Friday, January 24, 2020
Gwenllian Princess of Wales :: European History
Gwenllian Princess of Wales Gwenllian was only a few months old when her father, Llywelyn the Last, was killed near Irfon Bridge on 11 December 1282. Her mother, Llywelyn's cousin, Eleanor de Montfort, died while giving birth to her in the palace of Pen-y-Bryn, in Abergwyngregyn near Bangor, Gwynedd on 12 June 1282. Llywelyn and Eleanor (the daughter of Simon de Monfort) were married in Worcester in 1278 following Eleanor's release at the end of a period of about three years as a prisoner of the English crown. Gwenllian was the only child of the marriage. There were no sons, therefore, to inherit the title of Prince of Wales, but as the daughter of Prince Llywelyn, Gwenllian was the heiress of the Princes of Gwynedd and the royal family of Aberffraw. She was the Princess of Wales and as a result represented considerable danger to the king of England.
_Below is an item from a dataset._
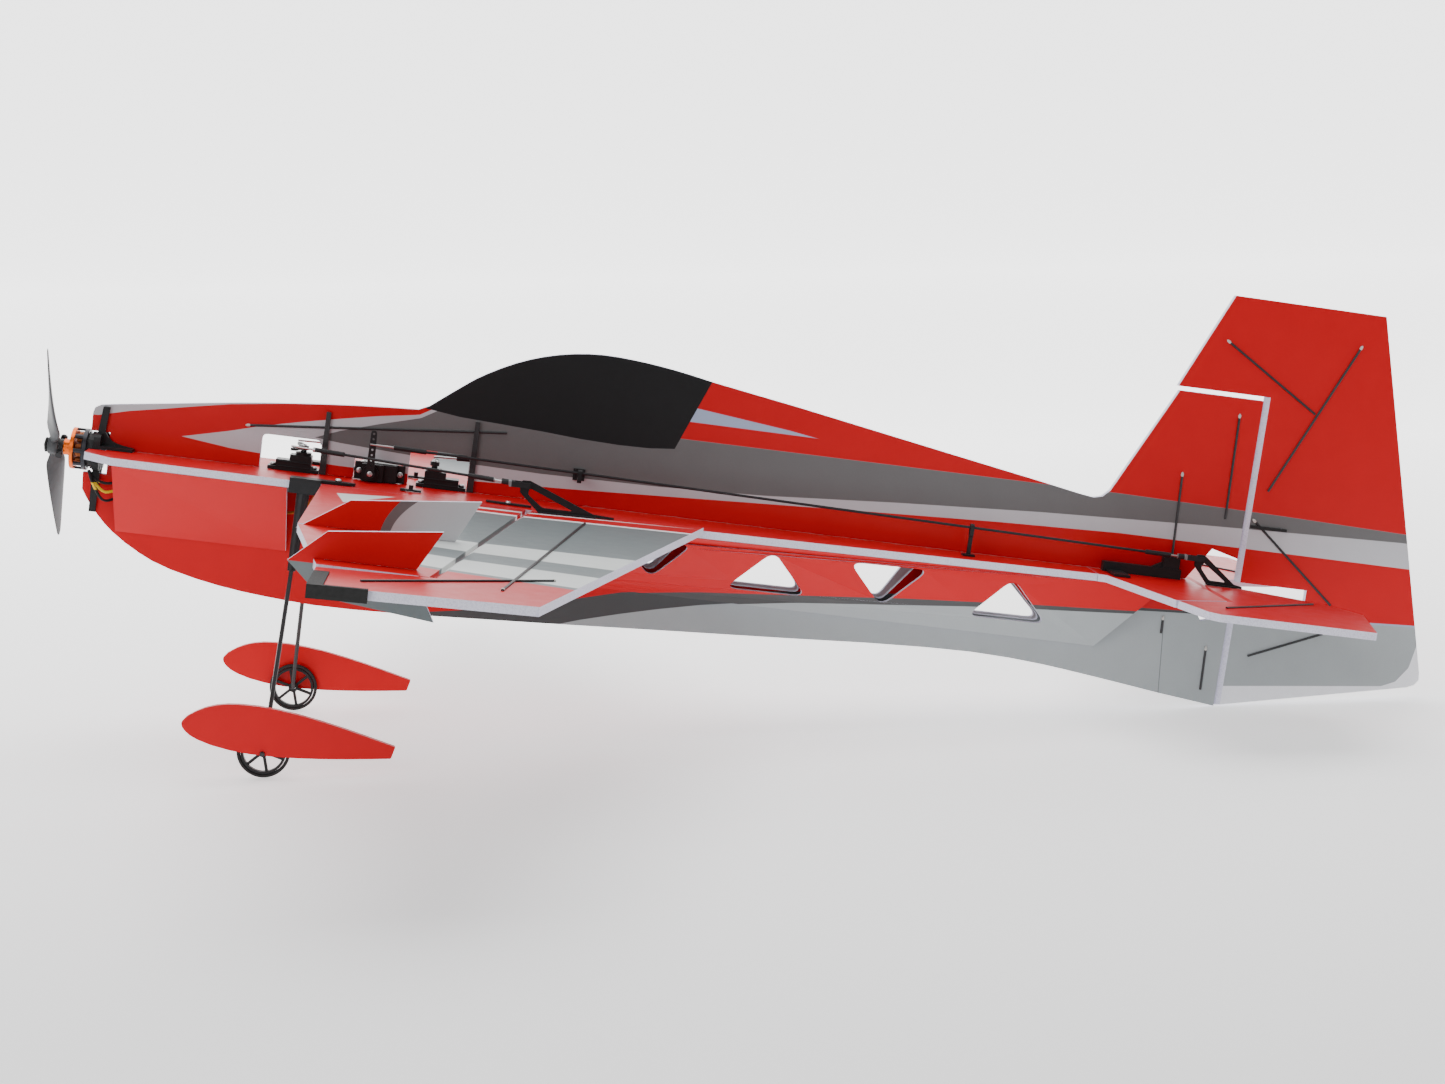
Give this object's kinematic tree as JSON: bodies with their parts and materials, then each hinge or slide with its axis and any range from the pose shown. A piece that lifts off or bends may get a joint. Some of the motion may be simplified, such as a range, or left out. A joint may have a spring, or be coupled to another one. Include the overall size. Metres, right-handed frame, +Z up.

Were it not for their close family ties it is likely that the king would have arranged for her too to be killed. Instead, she was destined, upon the orders of Edward I, to spend the remainder of her life in a Gilbertine priory at Sempringham in Lincolnshire. Edward kept the title of 'Prince of Wales' for the crown, bestowing it upon his son Edward who was crowned in Caernarfon in 1301 aged 17 years. Sempringham was far from Wales, and the Gilbertine order was an English order led by a highly respected prior who was requested to take care of the Welsh princess for the princely sum of à £20 a year. Although the princess was cloistered at Sempringham to ensure her disappearance from the face of Welsh history, the king of England was not averse to using Gwenllian to his advantage as he saw fit. When Sempringham fell upon hard times the king wrote to the Pope requesting assistance, reminding him that the prior was the guardian of the daughter of Llywelyn, Prince of Wales. Gwenllian spent her life in the flat fenlands of eastern England rather than amongst the mountains of the land of her birth and, in all likelihood, she never knew the sounds of her native tongue. Throughout her time at the priory the English never succeeded in correctly pronouncing her name; she is listed as 'Wencilian' in the priory's records and it seems that she herself used the signature 'Wentliane'. According to the priory's records, Gwenllian, daughter of the Prince of Wales, died in 1337 having spent fifty-four years in the order.